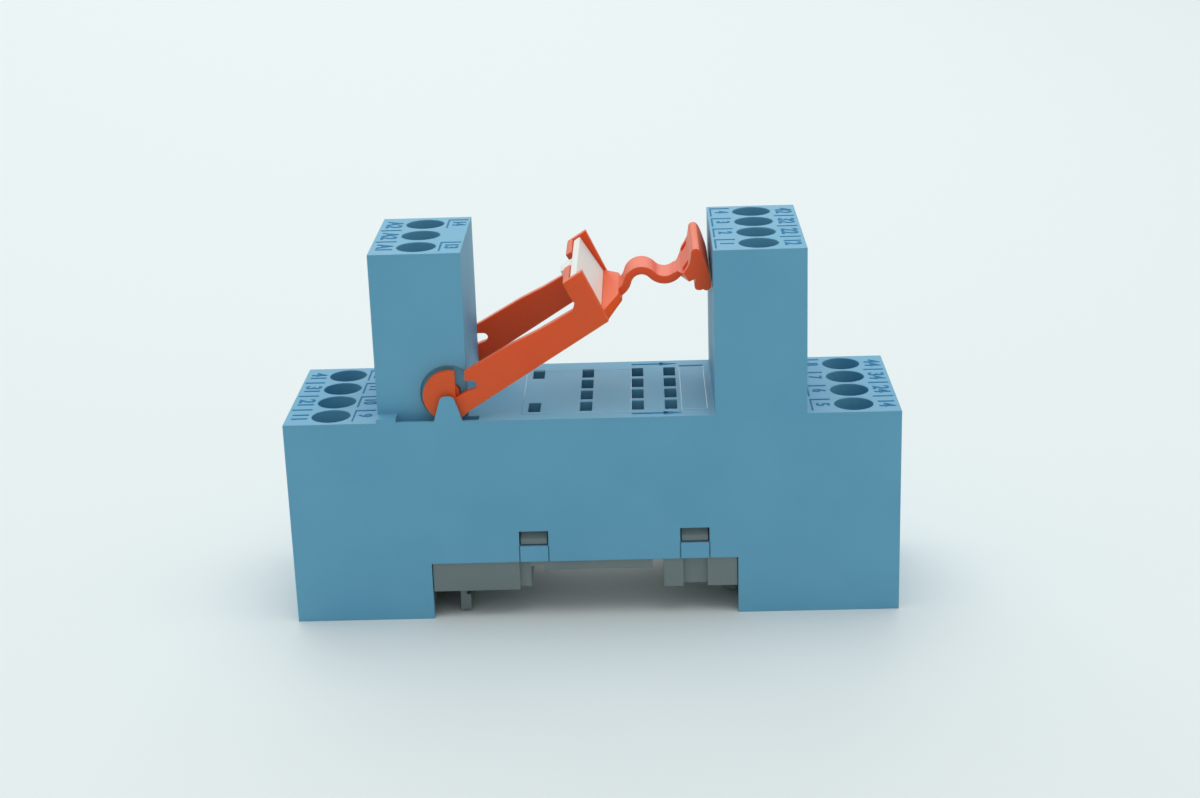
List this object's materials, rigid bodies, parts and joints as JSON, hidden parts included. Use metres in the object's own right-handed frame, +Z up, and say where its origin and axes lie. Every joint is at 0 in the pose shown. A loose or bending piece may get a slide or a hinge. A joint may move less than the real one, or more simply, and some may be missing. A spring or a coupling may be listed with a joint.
{
  "type": "relay socket",
  "caption": "Relay socket for a standard rail: long moulded body with terminal towers, a well with pin slots between them and a hinged clip that holds the relay.",
  "frame": {"origin": "middle of the housing's underside", "axes": "+X along the socket towards the right tower, which carries the row of four; +Y to the back; +Z up, away from the rail"},
  "size_m": [0.075, 0.0226, 0.0465],
  "materials": {
    "blue_plastic": "fine textured blue moulding, polished inside the relay well",
    "grey_plastic": "satin grey moulding",
    "orange_plastic": "satin orange moulding",
    "white_plastic": "plain white moulding",
    "contact_brass": "stamped and tinned strip",
    "plated_steel": "zinc plated"
  },
  "bodies": {
    "socket": {"housing": "blue_plastic", "base_plate": "grey_plastic", "com_contact_1": "contact_brass", "com_contact_2": "contact_brass", "com_contact_3": "contact_brass", "com_contact_4": "contact_brass", "no_contact_1": "contact_brass", "no_contact_2": "contact_brass", "no_contact_3": "contact_brass", "no_contact_4": "contact_brass", "nc_contact_1": "contact_brass", "nc_contact_2": "contact_brass", "nc_contact_3": "contact_brass", "nc_contact_4": "contact_brass", "coil_contact_a1": "contact_brass", "coil_contact_a2": "contact_brass"},
    "clip": {"retaining_clip": "orange_plastic", "marker_tag": "white_plastic"},
    "latch": {"rail_latch": "grey_plastic"},
    "terminal_com_1": {"com_screw_1": "plated_steel", "com_plate_1": "plated_steel"},
    "terminal_com_2": {"com_screw_2": "plated_steel", "com_plate_2": "plated_steel"},
    "terminal_com_3": {"com_screw_3": "plated_steel", "com_plate_3": "plated_steel"},
    "terminal_com_4": {"com_screw_4": "plated_steel", "com_plate_4": "plated_steel"},
    "terminal_no_1": {"no_screw_1": "plated_steel", "no_plate_1": "plated_steel"},
    "terminal_no_2": {"no_screw_2": "plated_steel", "no_plate_2": "plated_steel"},
    "terminal_no_3": {"no_screw_3": "plated_steel", "no_plate_3": "plated_steel"},
    "terminal_no_4": {"no_screw_4": "plated_steel", "no_plate_4": "plated_steel"},
    "terminal_nc_1": {"nc_screw_1": "plated_steel", "nc_plate_1": "plated_steel"},
    "terminal_nc_2": {"nc_screw_2": "plated_steel", "nc_plate_2": "plated_steel"},
    "terminal_nc_3": {"nc_screw_3": "plated_steel", "nc_plate_3": "plated_steel"},
    "terminal_nc_4": {"nc_screw_4": "plated_steel", "nc_plate_4": "plated_steel"},
    "terminal_coil_1": {"coil_screw_1": "plated_steel", "coil_plate_1": "plated_steel"},
    "terminal_coil_2": {"coil_screw_2": "plated_steel", "coil_plate_2": "plated_steel"},
    "terminal_coil_3": {"coil_screw_3": "plated_steel", "coil_plate_3": "plated_steel"}
  },
  "joints": [
    {"name": "clip_hinge", "type": "hinge", "parent": "socket", "child": "clip", "pos_m": [-0.0172, 0, 0.029], "axis": [0, -1, 0], "range_deg": [0, 65]},
    {"name": "latch_slide", "type": "slide", "parent": "socket", "child": "latch", "axis": [-1, 0, 0], "range_m": [0, 0.003], "stiffness_N_per_m": 800},
    {"name": "com_1_travel", "type": "slide", "parent": "socket", "child": "terminal_com_1", "axis": [0, 0, -1], "range_m": [0, 0.0025]},
    {"name": "com_2_travel", "type": "slide", "parent": "socket", "child": "terminal_com_2", "axis": [0, 0, -1], "range_m": [0, 0.0025]},
    {"name": "com_3_travel", "type": "slide", "parent": "socket", "child": "terminal_com_3", "axis": [0, 0, -1], "range_m": [0, 0.0025]},
    {"name": "com_4_travel", "type": "slide", "parent": "socket", "child": "terminal_com_4", "axis": [0, 0, -1], "range_m": [0, 0.0025]},
    {"name": "no_1_travel", "type": "slide", "parent": "socket", "child": "terminal_no_1", "axis": [0, 0, -1], "range_m": [0, 0.0025]},
    {"name": "no_2_travel", "type": "slide", "parent": "socket", "child": "terminal_no_2", "axis": [0, 0, -1], "range_m": [0, 0.0025]},
    {"name": "no_3_travel", "type": "slide", "parent": "socket", "child": "terminal_no_3", "axis": [0, 0, -1], "range_m": [0, 0.0025]},
    {"name": "no_4_travel", "type": "slide", "parent": "socket", "child": "terminal_no_4", "axis": [0, 0, -1], "range_m": [0, 0.0025]},
    {"name": "nc_1_travel", "type": "slide", "parent": "socket", "child": "terminal_nc_1", "axis": [0, 0, -1], "range_m": [0, 0.0025]},
    {"name": "nc_2_travel", "type": "slide", "parent": "socket", "child": "terminal_nc_2", "axis": [0, 0, -1], "range_m": [0, 0.0025]},
    {"name": "nc_3_travel", "type": "slide", "parent": "socket", "child": "terminal_nc_3", "axis": [0, 0, -1], "range_m": [0, 0.0025]},
    {"name": "nc_4_travel", "type": "slide", "parent": "socket", "child": "terminal_nc_4", "axis": [0, 0, -1], "range_m": [0, 0.0025]},
    {"name": "coil_1_travel", "type": "slide", "parent": "socket", "child": "terminal_coil_1", "axis": [0, 0, -1], "range_m": [0, 0.0025]},
    {"name": "coil_2_travel", "type": "slide", "parent": "socket", "child": "terminal_coil_2", "axis": [0, 0, -1], "range_m": [0, 0.0025]},
    {"name": "coil_3_travel", "type": "slide", "parent": "socket", "child": "terminal_coil_3", "axis": [0, 0, -1], "range_m": [0, 0.0025]}
  ]
}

^^^^^^^^

### TO DO
Find each line with the string "bodies" and copy it out.

### CORRECT RESULT
List this object's materials, rigid bodies, parts and joints as JSON, hidden parts included. Use metres in the object's own right-handed frame, +Z up, and say where its origin and axes lie. Every joint is at 0 in the pose shown. A loose or bending piece may get a slide or a hinge. A joint may move less than the real one, or more simply, and some may be missing. A spring or a coupling may be listed with a joint.
  "bodies": {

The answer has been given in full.